◆ Data provided
▼
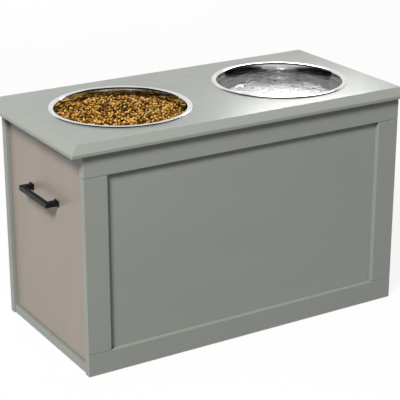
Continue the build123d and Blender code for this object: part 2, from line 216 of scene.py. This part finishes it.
# ---------------------------------------------------------------------------------------------------------
# Drawer box. Sides, ends and a thin bottom in grooves, all of particle board with a pale melamine skin that
# is printed with a faint straight grain.
# ---------------------------------------------------------------------------------------------------------
melamine = (212, 207, 196)
lengthwise = (0.03, 1, 1)  # grain drawn out along the drawer's sides
crosswise = (1, 0.03, 1)  # grain drawn out across the drawer


def printed_melamine(name, grain):
    """Printed melamine: fine streaks along the grain over a pale ground."""
    darker, lighter = 0.93, 1.03
    glossy, dull = 0.42, 0.55
    print_depth = 0.00004
    skin = Finish(name)
    streaks = skin.noise(scale=420.0, detail=4.0, rough=0.65, source=skin.moved(stretch=grain))
    cloud = skin.noise(scale=9.0)
    tone = [(0.3, shade(melamine, darker)), (0.55, melamine), (0.75, shade(melamine, lighter))]
    skin.feed(skin.colours(streaks, tone), "Base Color")
    skin.feed(skin.between(cloud, glossy, dull), "Roughness")
    skin.raised((streaks, print_depth, 0.3))
    return skin.material


long_skin = printed_melamine("melamine_long", lengthwise)
dress(("drawer_front_side", "drawer_back_side", "drawer_bottom"), long_skin)
dress(("drawer_inner_front", "drawer_rear"), printed_melamine("melamine_short", crosswise))

# ---------------------------------------------------------------------------------------------------------
# Cleats and dowels. Bare softwood strips lie along the top of the cabinet's inside, and the slab's screws
# go up through them. Fluted dowels of the same wood cross the joints of the boards.
# ---------------------------------------------------------------------------------------------------------
pine = (212, 178, 130)
grain_along = (0.04, 1, 1)
grain_across = (1, 0.04, 1)


def bare_wood(name, grain):
    """Bare wood: broad bands and fine fibres, both drawn out along the grain."""
    late_wood, early_wood = 0.76, 1.08
    band_share, fibre_share = 0.6, 0.4
    even, coarse = 0.6, 0.8
    fibre_height = 0.0001
    wood = Finish(name)
    bands = wood.noise(scale=60.0, source=wood.moved(stretch=grain))
    fibres = wood.noise(scale=700.0, detail=4.0, rough=0.7, source=wood.moved(stretch=grain))
    figure = wood.sum(wood.between(bands, 0.0, band_share), wood.between(fibres, 0.0, fibre_share))
    tone = [(0.0, shade(pine, late_wood)), (0.5, pine), (1.0, shade(pine, early_wood))]
    wood.feed(wood.colours(figure, tone), "Base Color")
    wood.feed(wood.between(fibres, even, coarse), "Roughness")
    wood.raised((fibres, fibre_height, 0.4))
    return wood.material


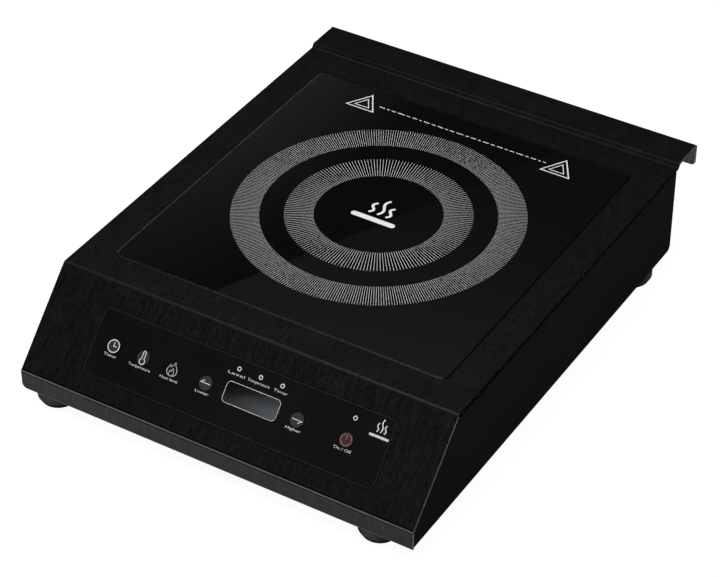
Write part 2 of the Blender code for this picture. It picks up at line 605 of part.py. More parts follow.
# ------------------------------------------------------------------ fan
fan_lo = Z_BASE + SHEET + GAP
h = FAN_SIZE / 2
fan_frame = link("fan_frame", prism(round_rect(FAN_X - h, FAN_Y - h, FAN_X + h, FAN_Y + h, 4.0, 3),
                                    [circle(FAN_X, FAN_Y, FAN_BORE, 40)], fan_lo,
                                    fan_lo + FAN_DEPTH), M_PLASTIC)
hub = cutter("fan_hub", cylinder(FAN_X, FAN_Y, fan_lo, fan_lo + 3.0, 15.0, 24))
boolean(fan_frame, hub, 'UNION')
for k in range(4):
    a = math.radians(45 + 90 * k)
    c, s = math.cos(a), math.sin(a)
    spoke = prism([(10 * c - 1.5 * s, 10 * s + 1.5 * c), (10 * c + 1.5 * s, 10 * s - 1.5 * c),
                   (40 * c + 1.5 * s, 40 * s - 1.5 * c), (40 * c - 1.5 * s, 40 * s + 1.5 * c)],
                  [], fan_lo + 0.2, fan_lo + 2.8)
    tool = cutter("fan_spoke_%d" % k, spoke, location=(FAN_X, FAN_Y, 0))
    boolean(fan_frame, tool, 'UNION')

rotor_lo = fan_lo + 3.6
rotor = link("fan_rotor", turned([(0.0, rotor_lo), (14.0, rotor_lo), (15.0, rotor_lo + 0.8),
                                  (15.0, rotor_lo + 17.0), (13.5, rotor_lo + 18.5),
                                  (0.0, rotor_lo + 18.5)], 28), M_PLASTIC,
             location=(FAN_X, FAN_Y, 0), smooth_deg=35)
for k in range(7):
    bm = bmesh.new()
    rings = []
    for r, pitch, chord in ((13.5, 52.0, 15.0), (25.0, 42.0, 19.0), (36.8, 33.0, 22.0)):
        ring = []
        for along, thick in ((-0.5, 0.0), (-0.15, 0.8), (0.5, 0.15), (0.5, -0.15), (-0.15, -0.4)):
            t = along * chord
            p = math.radians(pitch)
            # chord direction tilts from tangential to axial by the pitch
            tangential = t * math.cos(p) - thick * math.sin(p)
            axial = t * math.sin(p) + thick * math.cos(p)
            a = 2 * math.pi * k / 7 + tangential / r
            ring.append(bm.verts.new((r * math.cos(a), r * math.sin(a),
                                      rotor_lo + 9.2 + axial)))
        rings.append(ring)
    for ra, rb in zip(rings, rings[1:]):
        for i in range(5):
            j = (i + 1) % 5
            bm.faces.new((ra[i], ra[j], rb[j], rb[i]))
    bm.faces.new(rings[0][::-1])
    bm.faces.new(rings[-1])
    blade = cutter("fan_blade_%d" % k, bm, location=(FAN_X, FAN_Y, 0))
    boolean(rotor, blade, 'UNION')

# ------------------------------------------------------------------ ribbon cable
# Runs from the control board down to the power board.
ribbon_line = [(-180.0, 46.0), (-172.0, 30.0), (-150.0, 24.0), (-130.0, 24.0), (-112.0, 23.4)]
ribbon_line = fillet(ribbon_line, (10.0, 20.0, 20.0), n=4)
link("ribbon_cable", extrude_profile(ribbon_line + offset(ribbon_line, 0.9)[::-1], 40.0, 66.0),
     M_RIBBON)

bpy.context.view_layer.update()
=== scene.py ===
import math

import bmesh
import bpy
from mathutils import Matrix, Vector


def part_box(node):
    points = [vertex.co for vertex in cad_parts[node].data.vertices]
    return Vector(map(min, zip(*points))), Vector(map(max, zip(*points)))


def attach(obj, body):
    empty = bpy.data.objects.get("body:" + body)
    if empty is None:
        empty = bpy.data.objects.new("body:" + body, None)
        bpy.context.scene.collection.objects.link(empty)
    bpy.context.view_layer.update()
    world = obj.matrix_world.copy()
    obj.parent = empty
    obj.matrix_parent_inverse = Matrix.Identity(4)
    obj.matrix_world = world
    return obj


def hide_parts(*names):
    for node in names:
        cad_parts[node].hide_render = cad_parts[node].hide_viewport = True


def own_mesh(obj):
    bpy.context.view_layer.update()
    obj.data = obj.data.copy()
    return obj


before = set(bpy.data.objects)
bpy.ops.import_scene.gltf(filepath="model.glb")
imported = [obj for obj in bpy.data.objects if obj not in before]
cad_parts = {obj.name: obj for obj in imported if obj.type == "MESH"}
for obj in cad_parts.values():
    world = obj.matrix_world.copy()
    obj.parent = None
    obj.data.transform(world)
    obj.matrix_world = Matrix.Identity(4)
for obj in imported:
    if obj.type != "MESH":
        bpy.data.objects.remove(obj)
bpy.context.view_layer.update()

MM = 0.001
SCENE = bpy.context.scene


# ---------------------------------------------------------------- places
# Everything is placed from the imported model, in millimetres.
def node_box(node):
    lo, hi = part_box(node)
    return lo / MM, hi / MM


cover_lo, cover_hi = node_box("top_cover")
glass_lo, glass_hi = node_box("glass_plate")
base_lo, base_hi = node_box("base_plate")
side_lo, side_hi = node_box("side_panel_right")
rear_lo, rear_hi = node_box("rear_panel")
gland_lo, gland_hi = node_box("cable_gland")
over_lo, over_hi = node_box("control_overlay")

HALF_W = cover_hi.x                     # 167
Y_LIP, Y_REAR = cover_lo.y, cover_hi.y  # -217.5, 217.5
Z_BASE, Z_LEDGE = cover_lo.z, cover_hi.z
Z_TOP = glass_hi.z
SHEET = 1.0
Z_BEND, Y_EDGE = Z_BASE + 15.7, Y_LIP + 60.4
Y_STEP0, Y_STEP1, Z_FLANGE = Y_REAR - 33.3, Y_REAR - 31.1, Z_LEDGE - 19.7
GLASS_HX = glass_hi.x
GLASS_Y = (glass_lo.y + glass_hi.y) / 2
GLASS_HY = (glass_hi.y - glass_lo.y) / 2
GLASS_R = 6.0
PANEL_RUN, PANEL_RISE = Y_EDGE - Y_LIP, Z_TOP - Z_BEND
PANEL_LEN = math.hypot(PANEL_RUN, PANEL_RISE)
PANEL_ANGLE = math.atan2(PANEL_RISE, PANEL_RUN)
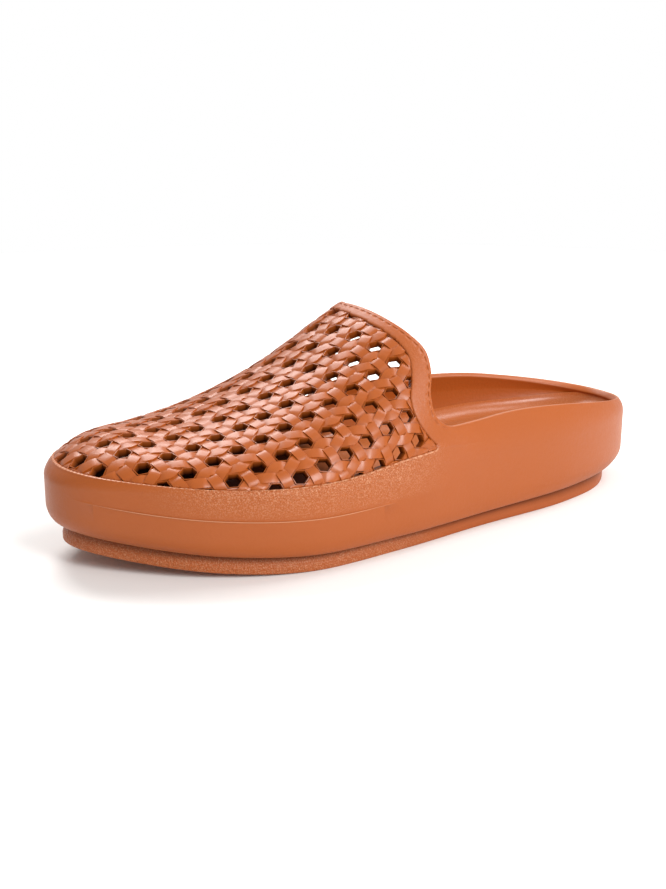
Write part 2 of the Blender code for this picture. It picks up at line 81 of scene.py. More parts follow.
# station; height of the ridge as a share of COLLAR_HEIGHT
RIDGE = (
    (0.46, 1.089),
    (0.54, 0.952),
    (0.64, 0.758),
    (0.74, 0.629),
    (0.84, 0.559),
    (0.92, 0.544),
    (1.02, 0.440),
)
# station; how far the ridge lies to the inner side, as a share of BREADTH
RIDGE_OFFSET = (
    (0.40, 0.039),
    (0.60, 0.115),
    (0.80, 0.030),
    (0.93, 0.014),
    (1.00, 0.000),
)
# station; height of the open rim as a share of RIM_HEIGHT
RIM = (
    (0.00, 0.755),
    (0.06, 0.815),
    (0.14, 0.890),
    (0.23, 0.963),
    (0.33, 1.000),
    (0.41, 0.983),
    (0.47, 0.970),
)
# share of the collar from its saddle to its apex; station; turn from the ridge as a share of a right angle
COLLAR = (
    (0.00, 0.469, 0.845),
    (0.10, 0.491, 0.780),
    (0.20, 0.492, 0.690),
    (0.30, 0.481, 0.612),
    (0.42, 0.476, 0.511),
    (0.55, 0.486, 0.400),
    (0.70, 0.499, 0.270),
    (0.85, 0.509, 0.130),
    (1.00, 0.515, 0.000),
)
# height as a share of COLLAR_HEIGHT; station of the weave's edge along the collar
WEAVE_BACK = (
    (0.440, 0.488),
    (0.530, 0.516),
    (0.600, 0.527),
    (0.665, 0.527),
    (0.735, 0.515),
    (0.830, 0.504),
    (0.890, 0.509),
    (0.940, 0.521),
    (0.970, 0.531),
)
# station; height of the weave's lower edge above the ground side as a share of BORDER_HEIGHT
BORDER = (
    (0.48, 1.113),
    (0.52, 1.090),
    (0.56, 1.070),
    (0.62, 1.020),
    (0.70, 0.985),
    (0.80, 0.955),
    (0.90, 0.935),
    (1.00, 0.890),
)
# station; insets of the outsole's edge and of the side wall's bottom as shares of OUTSOLE_INSET
OUTSOLE_EDGE = (
    (0.00, 1.75, 1.55),
    (0.05, 1.45, 1.30),
    (0.10, 1.00, 0.90),
    (0.20, 0.82, 0.58),
    (0.40, 0.86, 0.24),
    (0.60, 0.94, 0.46),
    (0.80, 0.96, 0.76),
    (0.90, 1.15, 1.05),
    (0.96, 1.22, 1.18),
    (1.00, 1.10, 1.15),
)


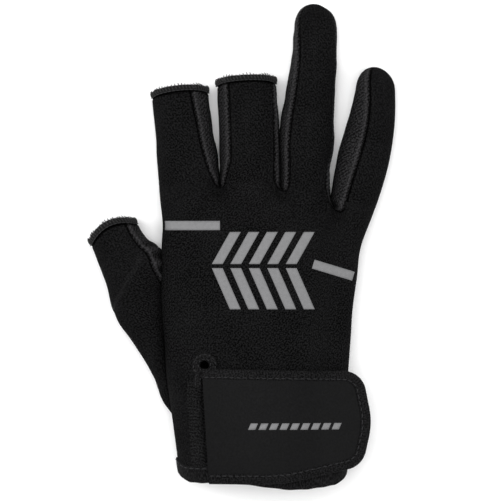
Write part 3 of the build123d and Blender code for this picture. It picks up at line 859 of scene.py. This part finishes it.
def stitch_row(name, line, height, rise, radius, body, *stitch, up=1.0, **more):
    """A running stitch along a line in plan, at a rise over height(x, y)."""
    line = laid(line, height, rise)
    runs, above = running_stitch(line, np.tile([0.0, 0.0, up], (len(line), 1)), *stitch, **more)
    finished(tubes(name, runs, above, radius, thread), body=body)


def flat_patch(name, outline, centre, rings, height, rise, paint, thick, core, drop=0.0, rim=1.0):
    """A patch of cloth laid at a rise over height(x, y), whose last share, rim, drops towards the face below.
    core is the height of a point on its inner side."""
    share = np.linspace(0, 1, rings)[:, None]
    points = laid(fan(outline, centre, rings), height, rise - drop * smooth((share - 1 + rim) / rim))
    return cloth(name, points, paint, thick, inside=(*centre, core), uv=points[..., :2], round_row=True)


def sole_height(x, y):
    """Height of the underside of the hand over a point in plan."""
    x0, half, seam, _ = np.moveaxis(along(HAND, y), -1, 0)
    c = np.clip(np.abs(x - x0) / half, 0, 1)
    return seam - (seam - SOLE_Z) * (1 - c**SOLE_POWER) ** (1 / SOLE_POWER)


PATCH_CORNERS = [(-30, -58, 6), (32, -58, 8), (41, -20, 30), (43, 24, 8), (33, 34, 6), (-26, 35, 8),
                 (-34, 28, 5), (-35, -20, 40)]
patch_line = rounded(PATCH_CORNERS)
patch = flat_patch("grip_patch", patch_line, (3, -12), 40, sole_height, -0.75, grip, 0.7, 9, -0.6, 0.015)
finished(patch, "palm_reinforcement", "hand")
for k, amount in enumerate((2.0, 4.4)):
    line = inset(patch_line, amount)
    line = np.concatenate([line, line[:1]])
    stitch_row(f"patch_stitch_{k + 1}", line, sole_height, -0.72, 0.16, "hand", up=-1.0, sink=0.1)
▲
Print the lines from the line with "for ra, rb in" to the line with "obj.parent = None" exactly, and print nothing else. Both of those lines are included.

◆ Full response
    for ra, rb in zip(rings, rings[1:]):
        for i in range(5):
            j = (i + 1) % 5
            bm.faces.new((ra[i], ra[j], rb[j], rb[i]))
    bm.faces.new(rings[0][::-1])
    bm.faces.new(rings[-1])
    blade = cutter("fan_blade_%d" % k, bm, location=(FAN_X, FAN_Y, 0))
    boolean(rotor, blade, 'UNION')

# ------------------------------------------------------------------ ribbon cable
# Runs from the control board down to the power board.
ribbon_line = [(-180.0, 46.0), (-172.0, 30.0), (-150.0, 24.0), (-130.0, 24.0), (-112.0, 23.4)]
ribbon_line = fillet(ribbon_line, (10.0, 20.0, 20.0), n=4)
link("ribbon_cable", extrude_profile(ribbon_line + offset(ribbon_line, 0.9)[::-1], 40.0, 66.0),
     M_RIBBON)

bpy.context.view_layer.update()
=== scene.py ===
import math

import bmesh
import bpy
from mathutils import Matrix, Vector


def part_box(node):
    points = [vertex.co for vertex in cad_parts[node].data.vertices]
    return Vector(map(min, zip(*points))), Vector(map(max, zip(*points)))


def attach(obj, body):
    empty = bpy.data.objects.get("body:" + body)
    if empty is None:
        empty = bpy.data.objects.new("body:" + body, None)
        bpy.context.scene.collection.objects.link(empty)
    bpy.context.view_layer.update()
    world = obj.matrix_world.copy()
    obj.parent = empty
    obj.matrix_parent_inverse = Matrix.Identity(4)
    obj.matrix_world = world
    return obj


def hide_parts(*names):
    for node in names:
        cad_parts[node].hide_render = cad_parts[node].hide_viewport = True


def own_mesh(obj):
    bpy.context.view_layer.update()
    obj.data = obj.data.copy()
    return obj


before = set(bpy.data.objects)
bpy.ops.import_scene.gltf(filepath="model.glb")
imported = [obj for obj in bpy.data.objects if obj not in before]
cad_parts = {obj.name: obj for obj in imported if obj.type == "MESH"}
for obj in cad_parts.values():
    world = obj.matrix_world.copy()
    obj.parent = None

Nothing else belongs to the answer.